Saudi Arabia is trying to spur growth of foreign direct investments by offering progressive relaxation on its foreign investment regulations, where Saudi Arabian General Investment Authority (SAGIA), for instance, decided in 2015 to allow non-Saudi entities to own 100 percent of wholesale and retail operations, under certain conditions.

However, the growth of international investments faltered after the assassination of journalist Jamal Khashoggi in October 2018.

The Saudi rush for opening up to foreign businesses stems from the Crown Prince’s desire to position himself globally and internally as a remarkable reformist and to advance the kingdom’s regional and global standing.

Will war-torn Syria benefit too?

The World Bank estimates the war damage in Syria at $200 billion, while the UN Economic and Social Commission for West Asia (ESCWA) predicts the damages to reach $400 billion.

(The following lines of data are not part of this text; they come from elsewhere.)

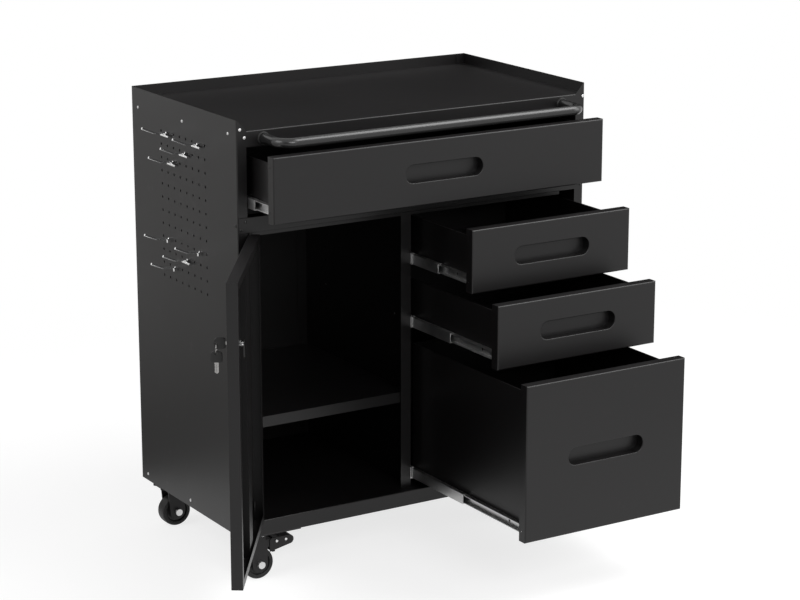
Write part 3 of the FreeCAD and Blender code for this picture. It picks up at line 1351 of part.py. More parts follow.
def casters():
    """Make four casters; the front two have a brake pedal."""
    for side_name, side in (("left", -1), ("right", 1)):
        for row_name, row in (("front", -1), ("rear", 1)):
            name = row_name + "_" + side_name + "_"
            braked = row < 0
            place_caster(caster_fork(name + "caster_fork", braked), side, row)
            lay_on_axis(caster_wheel(name + "caster_wheel"), side, row, caster_trail, wheel_radius)
            lay_on_axis(caster_axle(name + "caster_axle"), side, row, caster_trail, wheel_radius)
            if braked:
                place_caster(brake_pedal(name + "brake_pedal"), side, row)


def caster_mounting():
    """Make the doubling plates under the base's corners and the bolts that hold the casters."""
    plates = []
    bolts = []
    for side, row in CORNERS:
        outer_x = (half_width - support_side_margin) * side
        inner_x = (half_width - support_side_margin - support_length) * side
        outer_y = (half_depth - support_margin) * row
        inner_y = (half_depth - support_margin - support_depth) * row
        across = sorted([float(outer_x), float(inner_x)])
        along = sorted([float(outer_y), float(inner_y)])
        plate = block((across[0], along[0], plate_top), (across[1], along[1], floor_clearance))
        for x, y in bolt_places(caster_side_place * side, caster_depth_place * row):
            plate = plate.cut(rod(bolt_radius + fixed_play, (x, y, plate_top), (x, y, floor_clearance)))
            head = hexagon(bolt_head_width, (x, y, plate_low - bolt_head), (x, y, plate_low))
            bolts.append(head.fuse(rod(bolt_radius, (x, y, plate_low), (x, y, floor_clearance))))
        plates.append(plate)
    finished("caster_support_plates", Part.makeCompound(plates))
    finished("caster_bolts", Part.makeCompound(bolts))


back_panel()
worktop()
middle_rail()
base_pan()
centre_divider()
shelf()
shelf_clips()
push_handle()
handle_fixings()
all_screws()
pegboard_hooks()
for drawer_name, drawer_sizes in drawers.items():
    drawer_front(drawer_name, *drawer_sizes)
    drawer_tray(drawer_name, *drawer_sizes)
    drawer_slides(drawer_name, *drawer_sizes)
finished("slide_outer_members", Part.makeCompound(outer_members))
for swung in [door_panel(), door_stiffener()] + lock_and_keys():
    swing_open(swung)
hinge_pins()
casters()
caster_plates()
caster_mounting()

document.recompute()


def check_and_write():
    """Stop on any failed feature or bad solid, then write every piece to its own file."""
    for item in document.Objects:
        if "Invalid" in item.State or "Error" in item.State:
            holder = item.getParentGeoFeatureGroup()
            owner = holder.Label if holder else "the document"
            raise RuntimeError("%s of %s failed: %s" % (item.Name, owner, item.State))
    os.makedirs("parts", exist_ok=True)
    for label, piece in pieces.items():
        shape = piece.Shape
        if shape.isNull() or not shape.isValid() or not shape.Solids:
            raise RuntimeError("%s has no sound solid" % label)
        if shape.Volume <= 0:
            raise RuntimeError("%s is inside out" % label)
    for label, piece in pieces.items():
        piece.Shape.exportStep(os.path.join("parts", label + ".step"))
    print(len(pieces), "pieces written")


check_and_write()
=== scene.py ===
# %% [markdown]
# # Dressing a rolling tool cabinet
# The cabinet comes in as a finished frame: folded steel sheets, drawers on ball slides, a door
# that stands open and four swivel casters, each already at its real size and on its own body.
# This lesson gives every surface its finish and adds the small turned, bent and moulded pieces
# whose shape shows up close. Lengths are in metres. Seen from the front, x runs to the right,
# y to the back and z up.

# %% Load the frame
import json
import math

import bmesh
import bpy
import numpy as np
from mathutils import Euler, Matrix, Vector


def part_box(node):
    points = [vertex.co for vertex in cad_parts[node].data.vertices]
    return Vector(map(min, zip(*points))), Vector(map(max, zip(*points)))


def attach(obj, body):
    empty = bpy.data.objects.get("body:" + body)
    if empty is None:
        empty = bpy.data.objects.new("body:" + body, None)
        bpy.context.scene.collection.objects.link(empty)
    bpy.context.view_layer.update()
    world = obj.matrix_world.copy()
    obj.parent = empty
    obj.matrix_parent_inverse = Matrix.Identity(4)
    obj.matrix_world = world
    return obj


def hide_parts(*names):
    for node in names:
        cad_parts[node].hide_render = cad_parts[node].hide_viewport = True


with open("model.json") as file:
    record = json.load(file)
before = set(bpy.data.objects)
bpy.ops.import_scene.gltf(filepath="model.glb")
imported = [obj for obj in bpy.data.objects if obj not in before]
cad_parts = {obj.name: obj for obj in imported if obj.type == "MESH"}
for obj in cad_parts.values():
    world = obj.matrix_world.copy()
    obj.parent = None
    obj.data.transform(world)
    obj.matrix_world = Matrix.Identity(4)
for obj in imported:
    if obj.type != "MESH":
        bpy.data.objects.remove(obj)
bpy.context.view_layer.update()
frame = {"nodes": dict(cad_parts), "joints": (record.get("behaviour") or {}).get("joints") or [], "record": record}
nodes = frame["nodes"]
joints = {joint["name"]: joint for joint in frame["joints"]}
scene = bpy.context.scene
scene.view_settings.view_transform = "Standard"

# %% [markdown]
# ## The camera
# The photograph was taken with a long lens from the left, a little above the worktop. A camera
# fitted to the cabinet's corners gives its place, its two turns and its focal length in pixels.
# With a long lens the far edges stay nearly as long as the near ones, which is why the cabinet
# looks so square.

# %% Camera
camera_place = Vector((-2.3633, -3.9722, 1.6771))
camera_turn_right = math.radians(31.73)
camera_tilt_down = math.radians(14.81)
focal_length_in_pixels = 2431.4
picture_width_in_pixels = 800
camera_data = bpy.data.cameras.new("camera")
camera_data.sensor_width = 36.0
camera_data.lens = focal_length_in_pixels / picture_width_in_pixels * camera_data.sensor_width
camera = bpy.data.objects.new("camera", camera_data)
camera.location = camera_place
camera.rotation_euler = Euler((math.pi / 2 - camera_tilt_down, 0, -camera_turn_right))
scene.collection.objects.link(camera)
scene.camera = camera
print("lens", round(camera_data.lens, 1), "mm")

# %% [markdown]
# ## Writing shader maths as plain expressions
# A finish is a sum of small patterns. Wiring those by hand hides the idea, so one small class
# wraps a socket and lets ordinary signs build the Math nodes. A sum of plain numbers makes no
# node, because Python has worked it out before.

# %% Socket arithmetic


class Wire:
    """One output socket of a node tree, with the signs + - and * that build Math nodes."""

    def __init__(self, tree, socket):
        self.tree = tree
        self.socket = socket

    def maths(self, operation, first, second):
        """Add one Math node on two values, each a wire or a number."""
        node = self.tree.nodes.new("ShaderNodeMath")
        node.operation = operation
        for place, value in zip(node.inputs, (first, second)):
            if isinstance(value, Wire):
                self.tree.links.new(value.socket, place)
            else:
                place.default_value = value
        return Wire(self.tree, node.outputs[0])

    def __add__(self, other):
        return self.maths("ADD", self, other)

    __radd__ = __add__

    def __sub__(self, other):
        return self.maths("SUBTRACT", self, other)

    def __rsub__(self, other):
        return self.maths("SUBTRACT", other, self)

    def __mul__(self, other):
        return self.maths("MULTIPLY", self, other)

    __rmul__ = __mul__

    def ramp(self, low, high):
        """Give 0 at low, 1 at high, and between them t * t * (3 - 2 * t), a smooth rise."""
        node = self.tree.nodes.new("ShaderNodeMapRange")
        node.interpolation_type = "SMOOTHSTEP"
        self.tree.links.new(self.socket, node.inputs["Value"])
        node.inputs["From Min"].default_value = low
        node.inputs["From Max"].default_value = high
        return Wire(self.tree, node.outputs["Result"])


print("socket arithmetic ready")

# %% [markdown]
# ## A material in the making
# Every finish ends in the same Principled shader, and nearly all of its patterns are noise read
# at the point on the piece itself, so that a pattern stays put when the piece moves. A second
# class holds the node tree and adds a node in one call: its kind, its settings, then the values
# or wires of its sockets.

# %% Finishes


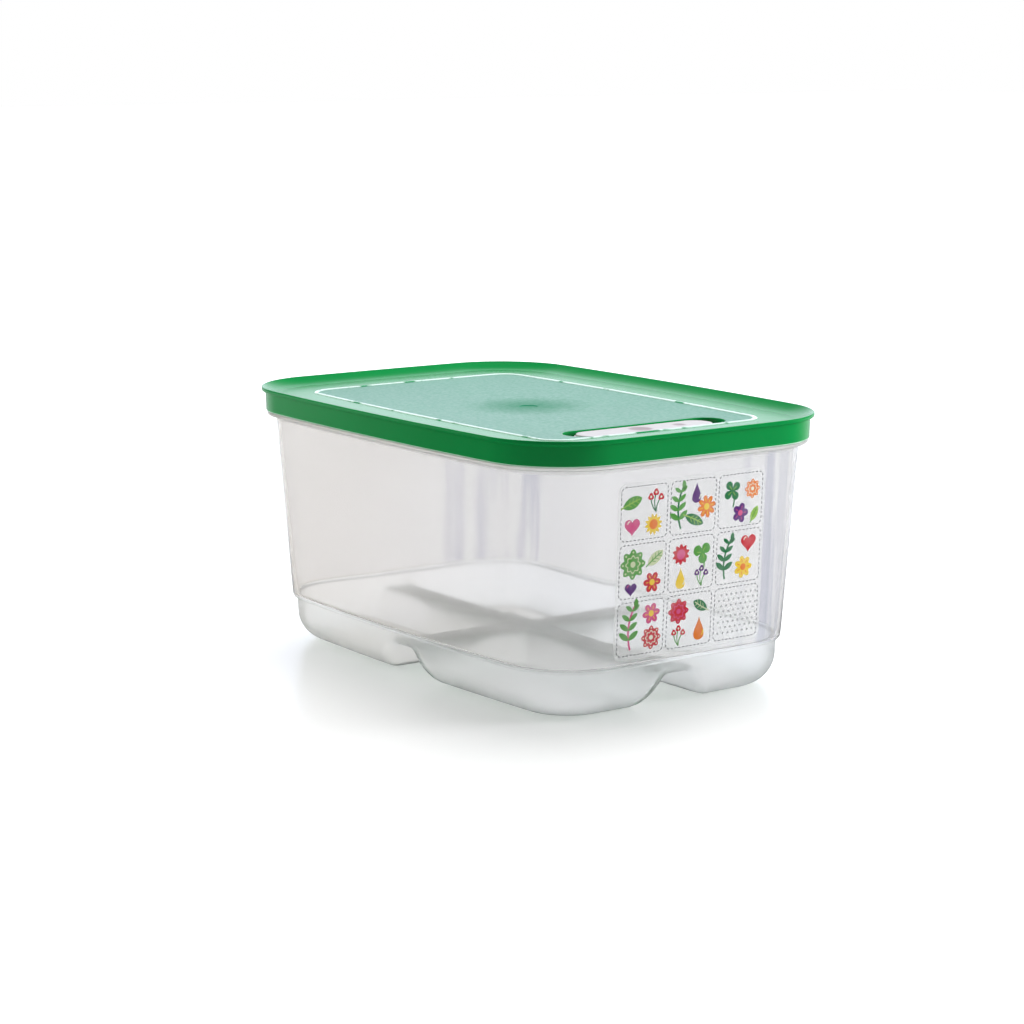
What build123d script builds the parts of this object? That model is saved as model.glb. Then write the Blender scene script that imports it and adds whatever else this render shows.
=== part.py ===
from build123d import *
from math import atan2, cos, degrees, radians, sin
import os

# Vented food storage container, in millimetres. X runs along the long side with the vent at
# its +X end, Z is up, and the four feet of the tub stand on Z = 0.
LID_LENGTH = 280.0
LID_WIDTH = 194.0
TOP_Z = 136.4
GAP = 0.3

# The sides bow gently outward on long arcs between the round corners.
END_BOW_RADIUS = 2750.0
SIDE_BOW_RADIUS = 1900.0

# Tub wall: outside size under the rim and at the step above the feet.
LIP_REACH = 7.5
WALL = 2.0
RIM_LENGTH = LID_LENGTH - 2 * LIP_REACH
RIM_WIDTH = LID_WIDTH - 2 * LIP_REACH
RIM_CORNER = 37.2
STEP_LENGTH = 256.2
STEP_WIDTH = 164.2
STEP_CORNER = 35.0
STEP_Z = 23.5
STEP_BEVEL = 1.0
FLANGE_Z = 121.8

# Tray under the step: round-edged feet parted by a valley across and a valley along.
LEDGE = 2.2
TRAY_DRAFT = 1.2
FOOT_ROUND = 15.0
HOLLOW_BANDS = 3
VALLEY_ROOF_Z = 16.0
VALLEY_ROOF_ROUND = 5.0
VALLEY_EDGE_BEVEL = 2.5
HOLLOW_BEVEL = 2.0
ACROSS_ROOF = 17.0
ACROSS_FLOOR = 44.0
ALONG_ROOF = 16.0
ALONG_FLOOR = 42.0
SHARP_ANGLES = (4, 176)

# Rim of the tub; every reach is measured outward from the wall outline under the rim.
FLANGE_REACH = 4.6
FLANGE_THICK = 2.0
RIM_INNER = 0.9
RIM_OUTER = 2.9
RIM_BEAD = 0.45
RIM_BEAD_Z = 130.2
RIM_TOP_Z = 132.0
RIM_BEVEL = 0.5

# Lid: lip, skirt, plug wall inside the rim, and the sunk panel in a dished slope.
LIP_HEIGHT = 2.0
LIP_BEVEL = 0.7
NECK_Z = TOP_Z - LIP_HEIGHT - 0.5
SKIRT_REACH = 5.5
SKIRT_DRAFT = 0.3
SKIRT_WALL = 1.5
SKIRT_BOTTOM_Z = 123.9
HEM_BEVEL = 0.5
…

This creates a lucrative market for profit seekers and business elites. Last fall,for instance, around 48 governments and 1,700 foreign and local companies participated in a weeklong trade fair in Damascus, where an Iranian representative of a company specializing in infrastructure rehabilitation perfectly illuminated Syria’s “magnet” attraction for construction-related investments, by saying that, “It’s the best time to enter the Syrian market because the war has finished, and the area is completely safe, and any company or country can enter this market.”

The Syrian government pledges to prioritize “friendly countries,” such as Iran, Russia and China in business and reconstruction dealings, and it sees reconstruction projects as a vessel to garner legitimacy and popular support.